Corriere del Veneto (Padova e Rovigo)
BANCHE, IL DECRETO E I RISCHI
Iquotidiani di questi ultimi giorni hanno riportato i passaggi essenziali delle dichiarazioni rese dal sottosegretario all’Economia del governo uscente, Pier Paolo Baretta, di fronte alla Commissione regionale d’inchiesta sulle banche venete. Si è così appreso che l’emanazione del decreto attuativo cui spetta di disegnare i meccanismi di attivazione del fondo di ristoro per gli ex soci, inserito nella legge di bilancio 2018, è atteso a giorni. Cosa prevederà? Anzitutto, pare confermata l’ipotesi secondo cui presupposto essenziale per attingere al fondo sarebbe di avere ottenuto una sentenza pronunciata dal giudice ordinario oppure una decisione assunta in sede di Arbitrato amministrato presso l’Autorità Nazionale Anticorruzione; facile prevedere che è quindi rimessa a questo secondo canale - tutto da delineare – la reale prefigurabilità del titolo giuridico tanto agognato dagli ex soci.

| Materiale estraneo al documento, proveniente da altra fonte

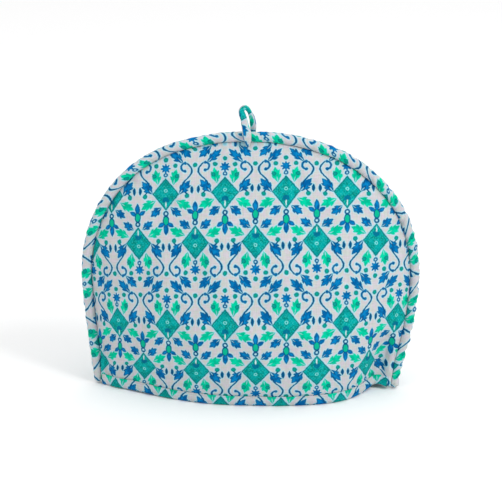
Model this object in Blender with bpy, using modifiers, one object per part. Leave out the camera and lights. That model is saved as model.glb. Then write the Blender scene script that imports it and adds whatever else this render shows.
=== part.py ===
"""A padded cotton tea cosy standing open on its hem.

Two D-shaped padded panels meet along a domed seam, with a fat corded piping in
the seam, a bound hem on each panel and a hanging loop sewn in at the top.
Millimetres in the tables and functions, metres in Blender. The front looks
towards -Y, the right-hand side is +X, and the hem stands on z = 0.
"""

import math

import bmesh
import bpy
import numpy as np

MM = 0.001

# ---------------------------------------------------------------- named sizes
CENTRE_Z = 112.0  # the outline is given round the point x = 0, z = CENTRE_Z
SEAM_GAP = 0.35  # between a panel's edge and the piping
PANEL_EDGE = 1.6  # how far a panel's face stands from the seam's middle at its edge
EDGE_THICK = 1.25  # the panel sewn flat in the seam
PAD_THICK = 5.6  # the padded panel away from its seams
PAD_REACH = 9.0  # how quickly the padding fills out from the seam
PUFF = 3.4  # the rise of the padding beside the seam
PUFF_REACH = 7.0
HEM_THICK = 2.6  # the panel pressed flat inside the hem binding
HEM_REACH = 30.0  # the height by which the padding is full again above the hem
BIND_HIGH = 10.2  # height of the hem binding
BIND_CLOTH = 1.0  # its cloth, doubled
BIND_GAP = 0.75
BIND_MARGIN = (1.0, 2.8)  # from the panel's left and right edge to the binding's ends
LEAN_REACH = 0.3  # the share of the width out to which a leaning seam is felt
HEM_SPREAD = 2.4  # how much farther apart the two panels stand at their bound corners
UNEVEN_REACH = 55.0  # height over which the hem's own plan fades into the belly
GRID_ACROSS, GRID_UP = 30, 22
PIPE_POINTS = 64
LOOP_FLAT = 0.62  # the loop's tube is pressed to this share of its width
ORIGIN_SHIFT = (-0.303, 1.623)  # moves the whole cosy so that its box is centred

# The outer edge of the cosy seen from the front.
OUTLINE = (
    # angle_deg, radius
    (-42.0, 188.2),
    (-36.0, 176.9),
    (-30.0, 170.3),
    (-24.0, 166.8),
    (-16.0, 163.6),
    (-8.0, 161.8),
    (4.0, 161.1),
    (20.0, 159.6),
    (36.0, 154.8),
    (52.0, 148.9),
    (70.0, 141.9),
    (90.0, 138.5),
    (108.0, 141.5),
    (124.0, 148.7),
    (140.0, 155.2),
    (156.0, 158.9),
    (172.0, 160.5),
    (184.0, 160.9),
    (192.0, 162.6),
    (198.0, 165.5),
    (204.0, 170.4),
    (210.0, 177.2),
    (216.0, 186.7),
    (222.0, 196.9),
)

# The piping: its radius, and how far the seam leans forward (-) or back (+).
PIPING = (
    # share of the seam from the left foot, radius, y
    (0.00, 3.7, -0.5),
    (0.025, 4.2, 0.4),
    (0.06, 4.8, 1.2),
    (0.15, 5.0, 0.6),
    (0.30, 4.8, -0.6),
    (0.42, 4.6, 0.4),
    (0.50, 4.8, 0.0),
    (0.58, 5.0, -0.3),
    (0.72, 4.7, 0.6),
    (0.85, 4.5, -1.2),
    (0.93, 4.4, -7.0),
    (0.97, 4.2, -12.0),
    (1.00, 3.9, -15.5),
)

# How far each panel bellies out at its middle, by height.
FRONT_BELLY = (
    # z, depth
    (0.0, 53.5),
    (20.0, 59.5),
    (40.0, 64.2),
    (60.0, 65.6),
    (90.0, 61.5),
    (120.0, 53.2),
    (150.0, 42.0),
    (165.0, 35.2),
    (185.0, 25.4),
    (205.0, 15.6),
    (220.0, 8.8),
    (232.0, 3.8),
    (242.0, 0.0),
    (260.0, 0.0),
)
BACK_BELLY = (
    # z, depth
    (0.0, 56.5),
    (20.0, 60.0),
    (45.0, 62.6),
    (70.0, 62.0),
    (95.0, 57.8),
    (125.0, 49.0),
    (155.0, 37.6),
    (180.0, 26.4),
    (205.0, 14.6),
    (222.0, 7.2),
    (234.0, 2.8),
    (242.0, 0.0),
    (260.0, 0.0),
)

# The plan of each panel at the hem, as a share of its belly there.
FRONT_HEM = (
    # share of the width from the middle, depth share
    (-1.00, 0.000),
    (-0.93, 0.095),
    (-0.85, 0.215),
    (-0.75, 0.370),
    (-0.63, 0.530),
    (-0.50, 0.700),
    (-0.38, 0.830),
    (-0.25, 0.918),
    (-0.10, 0.978),
    (0.05, 1.000),
    (0.20, 1.010),
    (0.35, 0.990),
    (0.44, 0.945),
    (0.53, 0.855),
    (0.625, 0.715),
    (0.690, 0.575),
    (0.745, 0.400),
    (0.800, 0.190),
    (0.850, 0.020),
    (0.890, -0.080),
    (0.930, -0.075),
    (0.965, -0.035),
    (1.00, 0.000),
)
BACK_HEM = (
    # share of the width from the middle, depth share
    (-1.00, 0.000),
    (-0.90, 0.150),
    (-0.78, 0.345),
    (-0.60, 0.600),
    (-0.40, 0.800),
    (-0.20, 0.940),
    (0.00, 1.000),
    (0.20, 0.965),
    (0.42, 0.830),
    (0.62, 0.620),
    (0.78, 0.395),
    (0.90, 0.185),
    (1.00, 0.000),
)

# Where the hem lifts clear of the table.
FRONT_LIFT = (
    # x, width of the lifted stretch, height
    (123.0, 11.0, 4.4),
    (-108.0, 22.0, 1.0),
)
BACK_LIFT = (
    # x, width of the lifted stretch, height
    (-112.0, 16.0, 1.6),
    (123.0, 12.0, 2.6),
)

# Soft troughs (-) and ridges (+) in a panel, from one end to the other.
FRONT_FOLDS = (
    # x0, z0, x1, z1, half width, height
    (-138.0, 4.0, -136.0, 46.0, 5.0, -1.6),
    (-128.0, 0.0, -118.0, 52.0, 7.0, 1.2),
    (-112.0, 8.0, -84.0, 46.0, 7.0, -1.0),
    (122.0, 20.0, 126.0, 52.0, 6.0, -1.4),
    (106.0, 2.0, 108.0, 40.0, 8.0, 1.4),
    (96.0, 40.0, 70.0, 84.0, 10.0, -0.8),
    (-60.0, 2.0, -70.0, 60.0, 14.0, -0.8),
    (30.0, 0.0, 22.0, 70.0, 16.0, 0.8),
    (-128.0, 120.0, -60.0, 150.0, 16.0, -0.9),
    (60.0, 150.0, 128.0, 118.0, 16.0, -0.8),
)
BACK_FOLDS = (
    # x0, z0, x1, z1, half width, height
    (-118.0, 2.0, -110.0, 54.0, 8.0, 1.4),
    (112.0, 4.0, 84.0, 60.0, 9.0, -1.2),
    (-40.0, 4.0, -52.0, 80.0, 15.0, -0.9),
    (50.0, 120.0, 118.0, 96.0, 16.0, -0.9),
    (-110.0, 150.0, -40.0, 170.0, 15.0, 0.8),
)

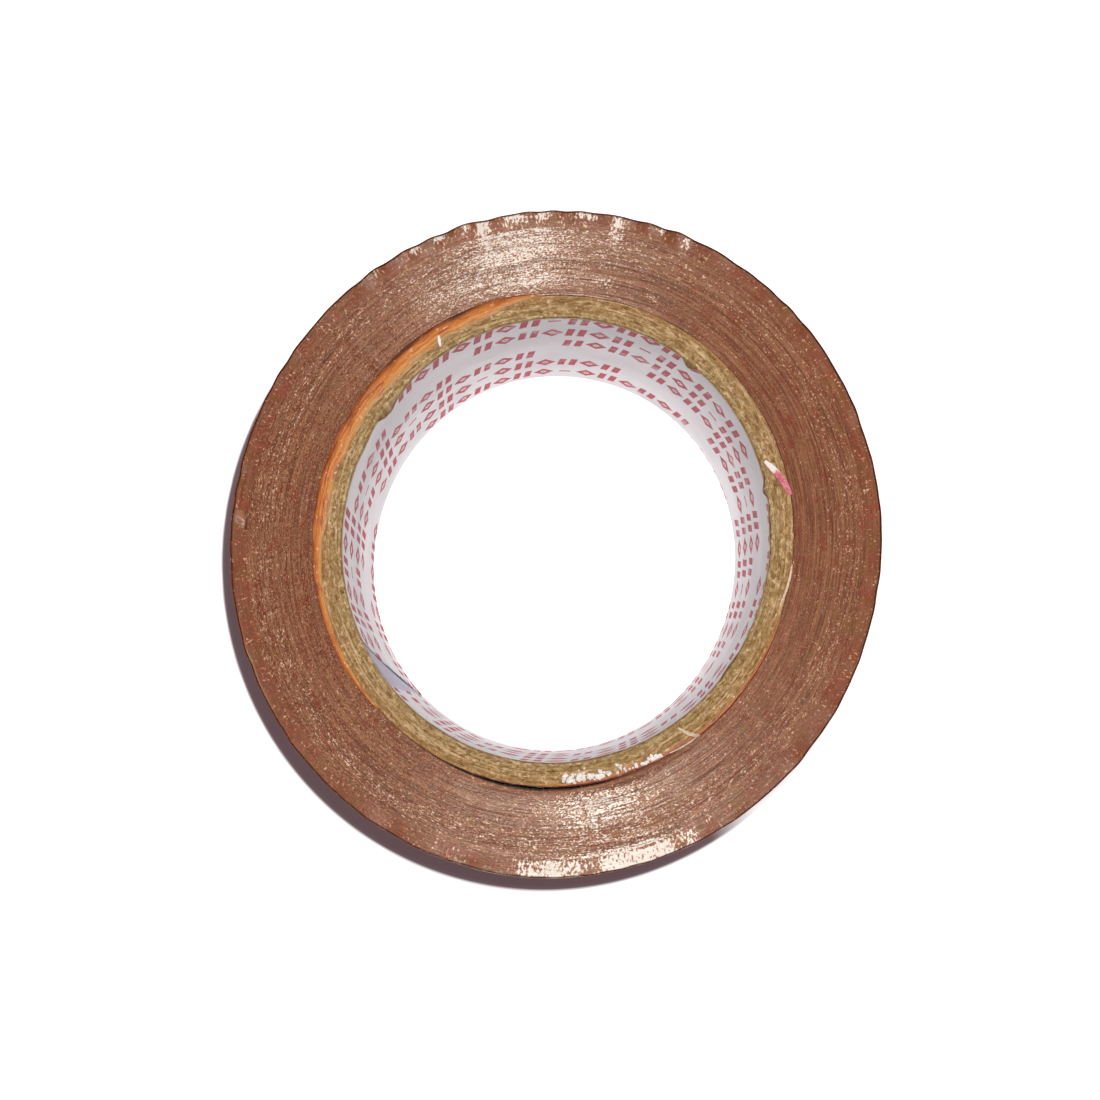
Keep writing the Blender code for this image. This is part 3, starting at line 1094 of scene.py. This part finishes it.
# (name, paper, radii of its two ends in mm, their azimuths, lift, sway and widest width in mm)
SCRAPS = (
    ("sliver_pink", "pink", (42.3, 39.3), (10.3, 20.2), 0.35, 0.25, 1.25),
    ("sliver_white", "white", (41.4, 39.6), (120.2, 121.2), 0.20, 0.10, 0.50),
    ("curl_white", "cream", (42.5, 39.2), (305.8, 302.4), 0.90, 0.50, 0.62),
    ("thread_edge", "cream", (42.1, 42.4), (297.6, 305.6), 0.10, 0.12, 0.26),
    ("thread_white", "cream", (41.6, 42.3), (343.0, 353.5), 0.15, 0.15, 0.42),
)
SCRAP_POINTS = 14
SCRAP_THICKNESS = 0.09 * MM
GLINT_CRUMBS = 110
FIBRES = 420


def ribbon(name, points, widths, thickness):
    """A thin flat strip along a list of points, as wide at each as `widths` says."""
    verts = []
    for i, point in enumerate(points):
        before, after = points[max(i - 1, 0)], points[min(i + 1, len(points) - 1)]
        side = (after - before).cross(Vector((0.0, 0.0, 1.0))).normalized()
        for sign, drop in ((1.0, 0.0), (-1.0, 0.0), (-1.0, thickness), (1.0, thickness)):
            verts.append(point + side * sign * widths[i] / 2.0 - Vector((0.0, 0.0, drop)))
    last = 4 * (len(points) - 1)
    faces = [
        [a + k, a + (k + 1) % 4, a + 4 + (k + 1) % 4, a + 4 + k]
        for a in range(0, last, 4) for k in range(4)
    ]
    faces += [[3, 2, 1, 0], [last, last + 1, last + 2, last + 3]]
    return mesh_object(name, verts, faces, {"along": np.repeat(np.linspace(0.0, 1.0, len(points)), 4)})


def make_scraps(papers):
    """Torn slivers and threads that lie in an arch over the core's end."""
    for name, paper, radii, azimuths, lift, sway, widest in SCRAPS:
        first, last = radii[0] * MM, radii[1] * MM
        points, widths = [], []
        for i in range(SCRAP_POINTS):
            t = i / (SCRAP_POINTS - 1)
            arch = math.sin(math.pi * t)
            radius = first + (last - first) * t + sway * MM * arch
            azimuth = azimuths[0] + (azimuths[1] - azimuths[0]) * t
            point = ring_point(radius, azimuth, WIDTH + 0.10 * MM)
            point.z += lift * MM * arch ** 1.2
            points.append(point)
            widths.append(widest * MM * (0.25 + 0.75 * math.sin(math.pi * (0.12 + 0.8 * t))))
        dress(ribbon(name, points, widths, SCRAP_THICKNESS), papers[paper], "printed_paper")


def make_glint_crumbs(material):
    """Crumbs of white paper at the lower edge of the core: painted highlights that stand in for the glints
    of crumpled film there.
    """
    corners = 5
    verts, faces = [], []
    for _ in range(GLINT_CRUMBS):
        azimuth = 271.5 + 24.0 * rng.uniform(0.0, 1.0) ** 1.4
        spread = 0.85 if azimuth < 286.0 else 0.35
        radius = (41.8 - abs(rng.normal(0.0, spread))) * MM
        centre = ring_point(max(radius, 39.6 * MM), azimuth, WIDTH + rng.uniform(-0.05, 0.12) * MM)
        size = rng.uniform(0.16, 0.44) * MM
        turn = rng.uniform(0.0, TAU)
        base = len(verts)
        for k in range(corners):
            angle = turn + TAU * k / corners
            reach = size * rng.uniform(0.6, 1.3)
            height = rng.uniform(-0.3, 0.3) * size
            verts.append(centre + Vector((math.cos(angle) * reach, math.sin(angle) * reach, height)))
        peak = Vector((0.0, 0.0, size * 0.7))
        verts += [centre + peak, centre - peak]
        for k in range(corners):
            following = (k + 1) % corners
            faces.append([base + k, base + following, base + corners])
            faces.append([base + following, base + k, base + corners + 1])
    dress(mesh_object("painted_glint_crumbs", verts, faces, smooth_angle=20.0), material, "printed_paper")


def make_fibres(material):
    """Short fibres that stand off the cut end of the board and off the liner's torn edge."""
    steps = 5
    verts, faces = [], []
    for index in range(FIBRES):
        azimuth = rng.uniform(0.0, 360.0)
        on_liner = index % 3 == 0
        radius = BORE_RADIUS + 0.3 * MM if on_liner else rng.uniform(BORE_RADIUS + 0.5 * MM, CORE_RADIUS)
        length = rng.uniform(0.5, 1.6) * MM
        heading = math.radians(azimuth + 90.0 + rng.normal(0.0, 35.0))
        rise = rng.uniform(0.0, 0.35)
        point = ring_point(radius, azimuth, WIDTH - rng.uniform(0.02, 0.10) * MM)
        width = rng.uniform(0.02, 0.045) * MM
        bend = rng.normal(0.0, 0.9)
        base = len(verts)
        for k in range(steps + 1):
            t = k / steps
            angle = heading + bend * t
            if k:
                climb = rise * (1.0 - 1.6 * t)
                point = point + Vector((math.cos(angle), math.sin(angle), climb)) * (length / steps)
            side = Vector((-math.sin(angle), math.cos(angle), 0.0)) * width * (1.0 - 0.12 * k)
            verts += [point + side, point - side, point + Vector((0.0, 0.0, 1.6 * width))]
        tail = base + 3 * steps
        for a in range(base, tail, 3):
            faces += [[a + m, a + (m + 1) % 3, a + 3 + (m + 1) % 3, a + 3 + m] for m in range(3)]
        faces += [[base + 2, base + 1, base], [tail, tail + 1, tail + 2]]
    dress(mesh_object("board_fibres", verts, faces), material, "core_board")


# ---------------------------------------------------------------- stage, light and camera

STAGE_SIZE = 3.0

# Profile of a sweep far behind the roll, as (radius, height): its curved foot and its wall
SWEEP_FOOT = (
    (STAGE_SIZE - 0.2, -0.001),
    (STAGE_SIZE, 0.0),
    (STAGE_SIZE + 0.3, 0.05),
    (STAGE_SIZE + 0.5, 0.15),
    (STAGE_SIZE + 0.7, 0.4),
)
SWEEP_WALL = (
    (STAGE_SIZE + 0.9, 1.0),
    (STAGE_SIZE + 0.9, 4.0),
)


def make_sweep(name, profile, *glow):
    """A surface of revolution about the roll's axis; `glow` is a ramp of its light by height."""
    angles = np.linspace(0.0, TAU, 96, endpoint=False)
    points = [(r * math.cos(a), r * math.sin(a), z) for r, z in profile for a in angles]
    grid = np.arange(len(points)).reshape(len(profile), len(angles))
    after = np.roll(grid, -1, axis=1)
    faces = np.stack([grid[:-1], after[:-1], after[1:], grid[1:]], -1).reshape(-1, 4)
    sweep = mesh_object(name, points, faces)
    look = Look(f"{name}_paper", Base_Color=(0, 0, 0), Specular_IOR_Level=0.0, Emission_Strength=1.0)
    height = look.separate(look.place)[2]
    look.set(Emission_Color=look.ramp(height, *glow))
    sweep.data.materials.append(look.material)
    sweep.visible_diffuse = False
    sweep.visible_shadow = False
    return sweep


def make_stage():
    """The floor, and a sweep behind it."""
    corners = [(x * STAGE_SIZE, y * STAGE_SIZE, 0.0) for x, y in ((-1, -1), (1, -1), (1, 1), (-1, 1))]
    floor = mesh_object("floor", corners, [[0, 1, 2, 3]])
    floor.location.z = -0.05 * MM
    floor.data.materials.append(floor_material())

    # Seen by the camera only, so that a low view has no dark horizon
    backdrop = make_sweep("backdrop", SWEEP_FOOT + SWEEP_WALL, (0.0, 1.0), (1.0, 1.0))
    backdrop.visible_glossy = False
    # Its reflection in the film, which fades upwards
    reflected = make_sweep("backdrop_gleam", SWEEP_FOOT, (0.0, 1.0), (0.2, 0.0))
    reflected.visible_camera = False


def area_light(name, place, size, power, colour, glossy=True):
    """A disc of light that faces the middle of the roll's top face."""
    light = bpy.data.lights.new(name, "AREA")
    light.shape = "DISK"
    light.size = size
    light.energy = power
    light.color = colour
    item = add_object(name, light)
    item.location = place
    item.rotation_mode = "QUATERNION"
    item.rotation_quaternion = (Vector(place) - Vector((0.0, 0.0, WIDTH))).to_track_quat("Z", "Y")
    item.visible_glossy = glossy


def make_lights():
    """A small key light beside the camera, a fill from behind the roll, and warm light all round."""
    area_light("key", KEY_PLACE, size=0.003, power=0.50, colour=(1.0, 1.0, 0.99))
    area_light("fill", (0.45, 0.58, 0.45), size=0.5, power=0.9, colour=(1.0, 0.95, 0.95), glossy=False)
    world = bpy.data.worlds.new("studio")
    world.use_nodes = True
    background = world.node_tree.nodes["Background"]
    background.inputs["Color"].default_value = (1.0, 0.80, 0.86, 1.0)
    background.inputs["Strength"].default_value = 0.21
    bpy.context.scene.world = world


# The camera looks almost straight down, from a little below the middle of the roll
CAMERA_SIDE = -1.9 * MM
CAMERA_BACK = -26.7 * MM
CAMERA_ABOVE_FACE = 253.65 * MM
CAMERA_TILT = (5.5, -0.19, 0.08)
CAMERA_LENS = 47.8


def make_camera():
    data = bpy.data.cameras.new("camera")
    data.lens = CAMERA_LENS
    data.sensor_width = 36.0
    data.clip_start = 0.01
    data.clip_end = 20.0
    camera = add_object("camera", data)
    camera.location = (CAMERA_SIDE, CAMERA_BACK, WIDTH + CAMERA_ABOVE_FACE)
    camera.rotation_euler = Euler([math.radians(angle) for angle in CAMERA_TILT], "XYZ")
    bpy.context.scene.camera = camera


make_liner()
for number, (radius, tint) in enumerate(zip(PLY_RADII, PLY_TINTS), 1):
    make_ply(number, radius, tint)

amber = amber_film("amber_film")
make_amber_turns(amber)
make_amber_flap(amber)
make_amber_tail(amber)
make_amber_lip(amber)

make_bank("inner", winding_bore, 24, (156, 102, 74), (108, 59, 39))
make_bank("middle", BANK_RADII["inner"] + BANK_GAP, 54, (160, 107, 77), (111, 63, 42))
make_bank("outer", BANK_RADII["middle"] + BANK_GAP, 26, (157, 104, 75), (110, 62, 41))
make_loose_wraps()
make_last_wrap_and_end()

papers = {
    "pink": scrap_paper("scrap_pink", (226, 146, 152), (196, 92, 110), (246, 236, 230)),
    "white": scrap_paper("scrap_white", (255, 254, 250), (244, 238, 230)),
    "cream": scrap_paper("scrap_cream", (232, 214, 186), (204, 176, 140)),
}
make_scraps(papers)
make_glint_crumbs(papers["white"])
make_fibres(scrap_paper("fibre_paper", (206, 184, 144), (160, 134, 90)))

make_stage()
make_lights()
make_camera()
bpy.context.scene.view_settings.view_transform = "Standard"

È da sperare che i redattori del testo del decreto tengano attentamente in conto tutte le variabili che rendono così intricata la matassa: senza tornare a ripetere quali siano i nodi giuridici più difficili da sciogliere, preme più di tutto fare qui un appello perché quel testo sia davvero ben ponderato, completo, preciso e tecnicamente corretto. Dopo una sequenza di scelte sofferte – e forse, più di qualche volta, almeno discutibili –, di tutto oggi v’è bisogno tranne che di sentir pronunciare dal legislatore una parola poco chiara.
La pressione esercitata dagli ex soci è comprensibilmente altissima. E si scaricherà tutta sugli strumenti delineati dal decreto, di cui siamo in trepidante attesa. Basterà una sbavatura tecnica, una piccola lacuna, un’incoerenza, per inceppare il meccanismo.
Assai poco è stato anticipato circa i tratti essenziali che andrà ad assumere il decreto: si è dichiarato che si tratterà di uno strumento «a maglie larghe», il quale dovrebbe consentire agli ex soci di avanzare le proprie pretese secondo un ordine – se davvero si è ben compreso – cronologico. L’affermazione è tale da lasciare quantomeno preoccupati.
Certo, non si potrebbe proprio dire che, se così fosse, ovverosia se domani ci trovassimo di fronte a una sorta di richiesta «a sportello» fino all’esaurirsi del fondo, potrebbe dirsi finalmente detta dal decreto quella parola chiara e risolutiva di cui tanto si avverte il bisogno.
Davvero allora sia consentito ribadire l’appello: si rifletta sulla complessità della questione e si scriva un decreto realmente utile almeno a ridurre i danni incalcolabili che sono sotto gli occhi di tutti.
Non si riponga la penna, per ritenere con qualche semplicismo di aver presto concluso il lavoro, se non si ha la ragionevole persuasione di aver redatto un testo ineccepibile: solo per esemplificare, si rispetta la parità di condizioni dei creditori? Si prevede cosa sarà di chi ha in passato concluso la transazione? Si è ben certi che si tratti di un testo costituzionalmente ineccepibile?
Se non si fosse pensato a tutto, vi sarebbe il rischio concreto di immettere un ulteriore fattore di intralcio rispetto alla già tragica e convulsa situazione attuale. Rischio però, a questo punto, esiziale.